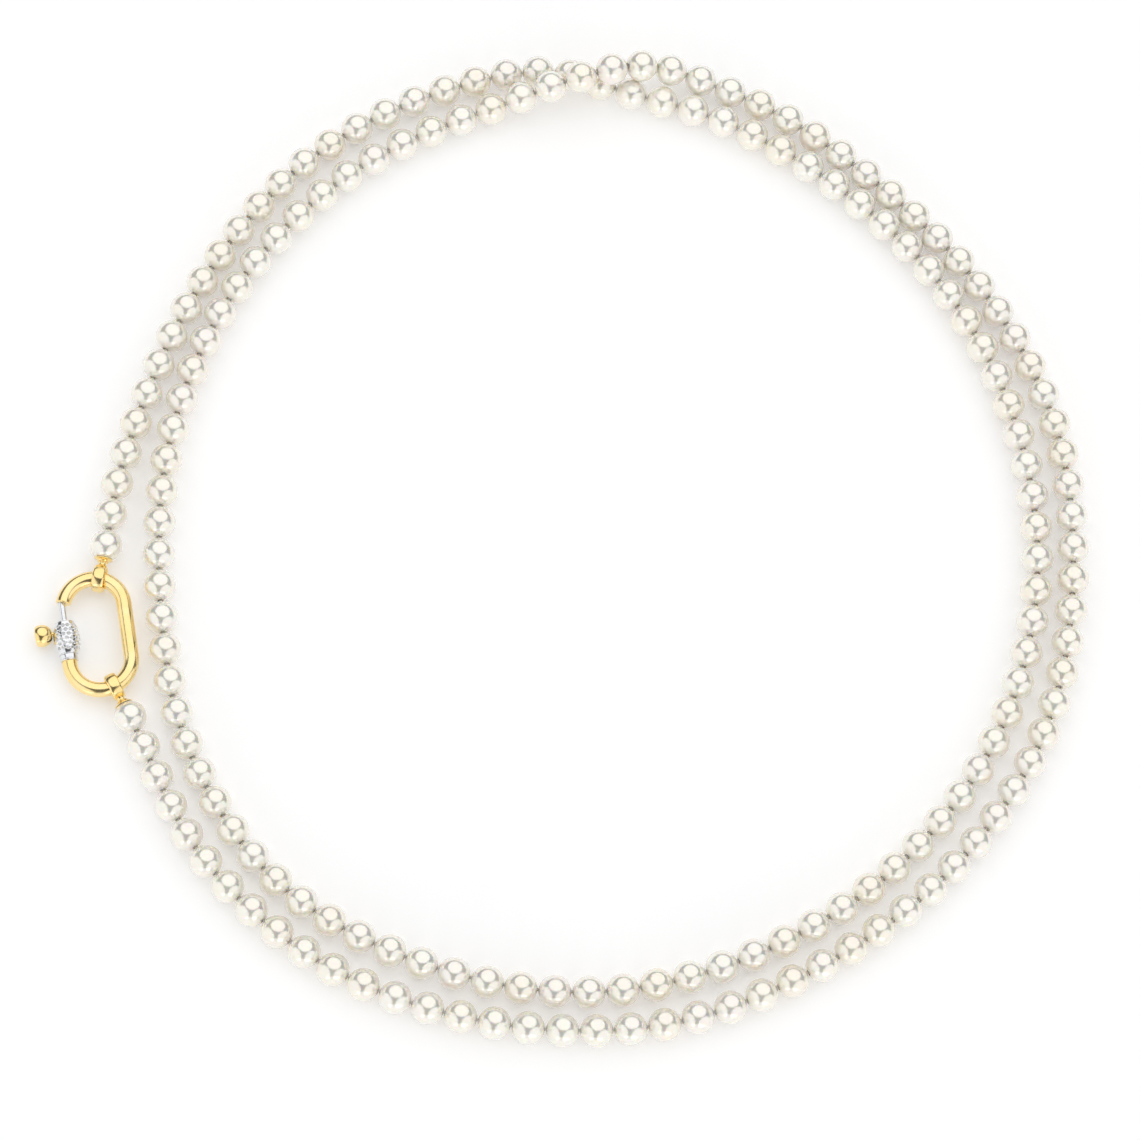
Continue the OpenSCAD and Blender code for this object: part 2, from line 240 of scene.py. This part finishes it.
# ---- Materials ----
class Paint:
    """A material on one Principled shader, with short ways to add its nodes."""

    def __init__(self, name, **sockets):
        self.material = bpy.data.materials.new(name)
        self.material.use_nodes = True
        self.tree = self.material.node_tree
        self.shader = self.tree.nodes["Principled BSDF"]
        for socket, value in sockets.items():
            self.shader.inputs[socket.replace("_", " ")].default_value = value
        self.place = self.node("ShaderNodeTexCoord").outputs["Object"]

    def node(self, kind, **values):
        made = self.tree.nodes.new(kind)
        for key, value in values.items():
            setattr(made, key, value)
        return made

    def feed(self, socket, value):
        if isinstance(value, bpy.types.NodeSocket):
            self.tree.links.new(value, socket)
        else:
            socket.default_value = value

    def noise(self, scale, detail=2.0, roughness=0.5):
        made = self.node("ShaderNodeTexNoise")
        self.feed(made.inputs["Vector"], self.place)
        self.feed(made.inputs["Scale"], scale)
        self.feed(made.inputs["Detail"], detail)
        self.feed(made.inputs["Roughness"], roughness)
        return made.outputs["Fac"]

    def ramp(self, value, stops):
        """Colours at places from 0 to 1."""
        made = self.node("ShaderNodeValToRGB")
        self.feed(made.inputs["Fac"], value)
        elements = made.color_ramp.elements
        while len(elements) < len(stops):
            elements.new(0.5)
        for element, (at, colour) in zip(elements, stops):
            element.position = at
            element.color = (*colour, 1)
        return made.outputs["Color"]

    def between(self, value, low, high):
        """Maps 0..1 to low..high."""
        made = self.node("ShaderNodeMapRange")
        self.feed(made.inputs["Value"], value)
        made.inputs["To Min"].default_value = low
        made.inputs["To Max"].default_value = high
        return made.outputs["Result"]

    def mixed(self, share, a, b, way="MIX"):
        made = self.node("ShaderNodeMix", data_type="RGBA", blend_type=way)
        self.feed(made.inputs["Factor"], share)
        self.feed(made.inputs[6], a)
        self.feed(made.inputs[7], b)
        return made.outputs[2]

    def bump(self, height, distance, strength=1.0):
        made = self.node("ShaderNodeBump")
        self.feed(made.inputs["Height"], height)
        made.inputs["Strength"].default_value = strength
        made.inputs["Distance"].default_value = distance
        self.feed(self.shader.inputs["Normal"], made.outputs["Normal"])


def nacre():
    """Creamy white with a deep soft mirror, and pink, green and gold overtones."""
    paint = Paint(
        "nacre", Metallic=0.48, IOR=1.5, Coat_Weight=0.3, Coat_Roughness=0.06, Coat_IOR=1.5,
        Subsurface_Weight=0.6, Subsurface_Radius=(1.0, 0.68, 0.38), Subsurface_Scale=0.0022,
    )
    tint = paint.node("ShaderNodeAttribute", attribute_name="tint").outputs["Fac"]
    own = paint.ramp(tint, [
        (0.0, (0.965, 0.87, 0.74)), (0.35, (0.97, 0.905, 0.80)), (0.65, (0.97, 0.92, 0.84)),
        (1.0, (0.97, 0.885, 0.815)),
    ])
    clouds = paint.noise(420, 3)
    overtone = paint.ramp(clouds, [
        (0.30, (0.96, 0.86, 0.83)), (0.45, (0.95, 0.92, 0.86)), (0.58, (0.93, 0.93, 0.86)),
        (0.72, (0.96, 0.89, 0.76)),
    ])
    paint.feed(paint.shader.inputs["Base Color"], paint.mixed(0.4, own, overtone))
    paint.feed(paint.shader.inputs["Roughness"], paint.between(paint.noise(1300, 2), 0.13, 0.22))
    paint.bump(paint.noise(2600, 3), 0.000006, 0.5)
    return paint.material


def polished(name, pale, deep, rough_low, rough_high):
    """Polished precious metal, with faint polishing haze and a slightly deeper tone in patches."""
    paint = Paint(name, Metallic=1.0)
    cloud = paint.noise(260, 3)
    paint.feed(paint.shader.inputs["Base Color"], paint.ramp(cloud, [(0.35, deep), (0.65, pale)]))
    paint.feed(paint.shader.inputs["Roughness"], paint.between(paint.noise(900, 4), rough_low, rough_high))
    paint.bump(paint.noise(1400, 4, 0.6), 0.00002, 0.12)
    return paint.material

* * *

WRITTEN TASK → Repeat the material in full, exactly as it stands.

SOLUTION TO THE PROBLEM →
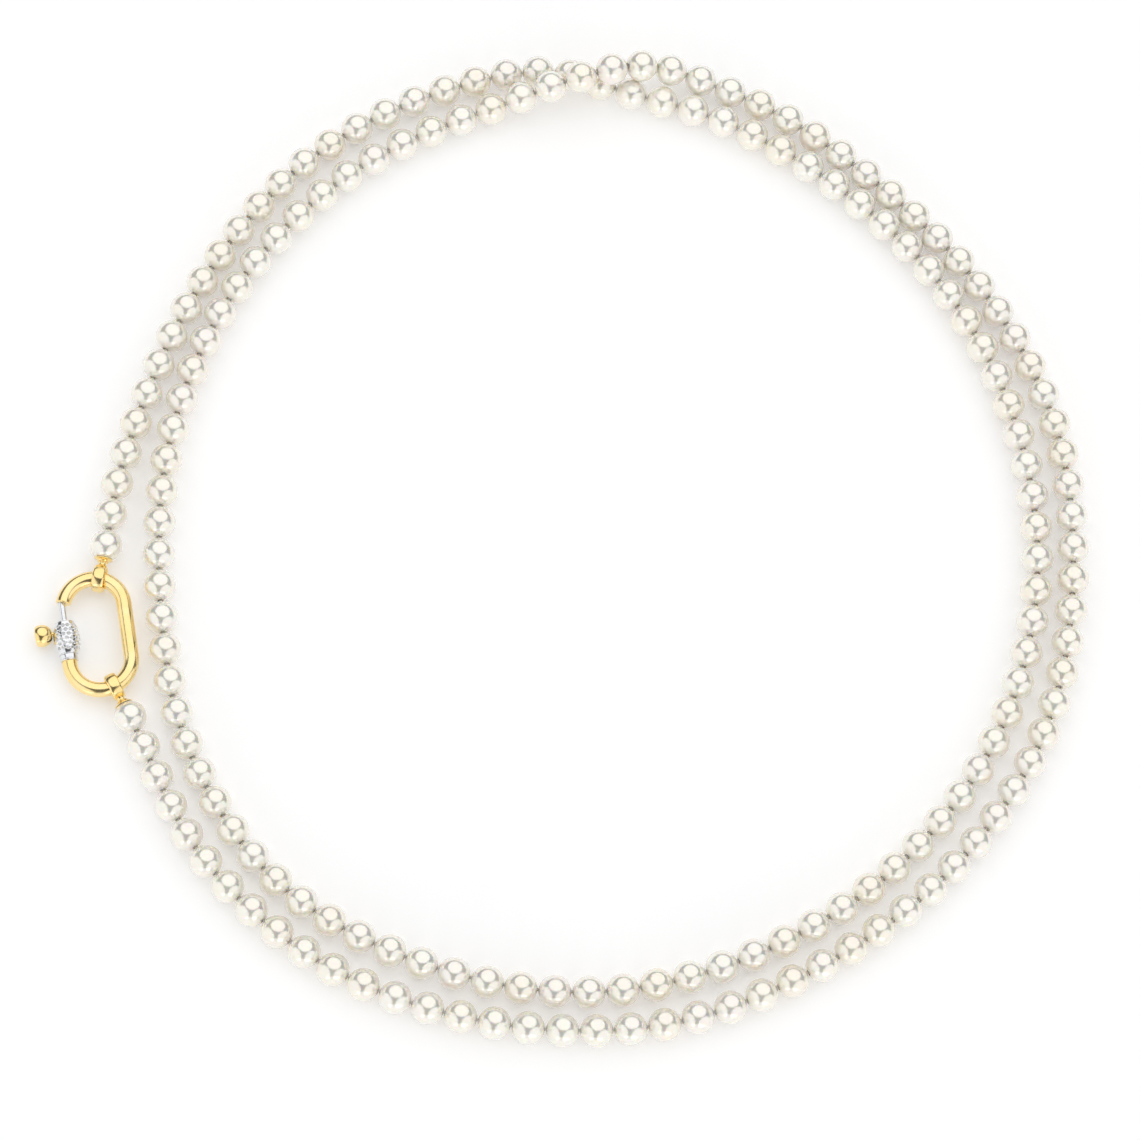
Continue the OpenSCAD and Blender code for this object: part 2, from line 240 of scene.py. This part finishes it.
# ---- Materials ----
class Paint:
    """A material on one Principled shader, with short ways to add its nodes."""

    def __init__(self, name, **sockets):
        self.material = bpy.data.materials.new(name)
        self.material.use_nodes = True
        self.tree = self.material.node_tree
        self.shader = self.tree.nodes["Principled BSDF"]
        for socket, value in sockets.items():
            self.shader.inputs[socket.replace("_", " ")].default_value = value
        self.place = self.node("ShaderNodeTexCoord").outputs["Object"]

    def node(self, kind, **values):
        made = self.tree.nodes.new(kind)
        for key, value in values.items():
            setattr(made, key, value)
        return made

    def feed(self, socket, value):
        if isinstance(value, bpy.types.NodeSocket):
            self.tree.links.new(value, socket)
        else:
            socket.default_value = value

    def noise(self, scale, detail=2.0, roughness=0.5):
        made = self.node("ShaderNodeTexNoise")
        self.feed(made.inputs["Vector"], self.place)
        self.feed(made.inputs["Scale"], scale)
        self.feed(made.inputs["Detail"], detail)
        self.feed(made.inputs["Roughness"], roughness)
        return made.outputs["Fac"]

    def ramp(self, value, stops):
        """Colours at places from 0 to 1."""
        made = self.node("ShaderNodeValToRGB")
        self.feed(made.inputs["Fac"], value)
        elements = made.color_ramp.elements
        while len(elements) < len(stops):
            elements.new(0.5)
        for element, (at, colour) in zip(elements, stops):
            element.position = at
            element.color = (*colour, 1)
        return made.outputs["Color"]

    def between(self, value, low, high):
        """Maps 0..1 to low..high."""
        made = self.node("ShaderNodeMapRange")
        self.feed(made.inputs["Value"], value)
        made.inputs["To Min"].default_value = low
        made.inputs["To Max"].default_value = high
        return made.outputs["Result"]

    def mixed(self, share, a, b, way="MIX"):
        made = self.node("ShaderNodeMix", data_type="RGBA", blend_type=way)
        self.feed(made.inputs["Factor"], share)
        self.feed(made.inputs[6], a)
        self.feed(made.inputs[7], b)
        return made.outputs[2]

    def bump(self, height, distance, strength=1.0):
        made = self.node("ShaderNodeBump")
        self.feed(made.inputs["Height"], height)
        made.inputs["Strength"].default_value = strength
        made.inputs["Distance"].default_value = distance
        self.feed(self.shader.inputs["Normal"], made.outputs["Normal"])


def nacre():
    """Creamy white with a deep soft mirror, and pink, green and gold overtones."""
    paint = Paint(
        "nacre", Metallic=0.48, IOR=1.5, Coat_Weight=0.3, Coat_Roughness=0.06, Coat_IOR=1.5,
        Subsurface_Weight=0.6, Subsurface_Radius=(1.0, 0.68, 0.38), Subsurface_Scale=0.0022,
    )
    tint = paint.node("ShaderNodeAttribute", attribute_name="tint").outputs["Fac"]
    own = paint.ramp(tint, [
        (0.0, (0.965, 0.87, 0.74)), (0.35, (0.97, 0.905, 0.80)), (0.65, (0.97, 0.92, 0.84)),
        (1.0, (0.97, 0.885, 0.815)),
    ])
    clouds = paint.noise(420, 3)
    overtone = paint.ramp(clouds, [
        (0.30, (0.96, 0.86, 0.83)), (0.45, (0.95, 0.92, 0.86)), (0.58, (0.93, 0.93, 0.86)),
        (0.72, (0.96, 0.89, 0.76)),
    ])
    paint.feed(paint.shader.inputs["Base Color"], paint.mixed(0.4, own, overtone))
    paint.feed(paint.shader.inputs["Roughness"], paint.between(paint.noise(1300, 2), 0.13, 0.22))
    paint.bump(paint.noise(2600, 3), 0.000006, 0.5)
    return paint.material


def polished(name, pale, deep, rough_low, rough_high):
    """Polished precious metal, with faint polishing haze and a slightly deeper tone in patches."""
    paint = Paint(name, Metallic=1.0)
    cloud = paint.noise(260, 3)
    paint.feed(paint.shader.inputs["Base Color"], paint.ramp(cloud, [(0.35, deep), (0.65, pale)]))
    paint.feed(paint.shader.inputs["Roughness"], paint.between(paint.noise(900, 4), rough_low, rough_high))
    paint.bump(paint.noise(1400, 4, 0.6), 0.00002, 0.12)
    return paint.material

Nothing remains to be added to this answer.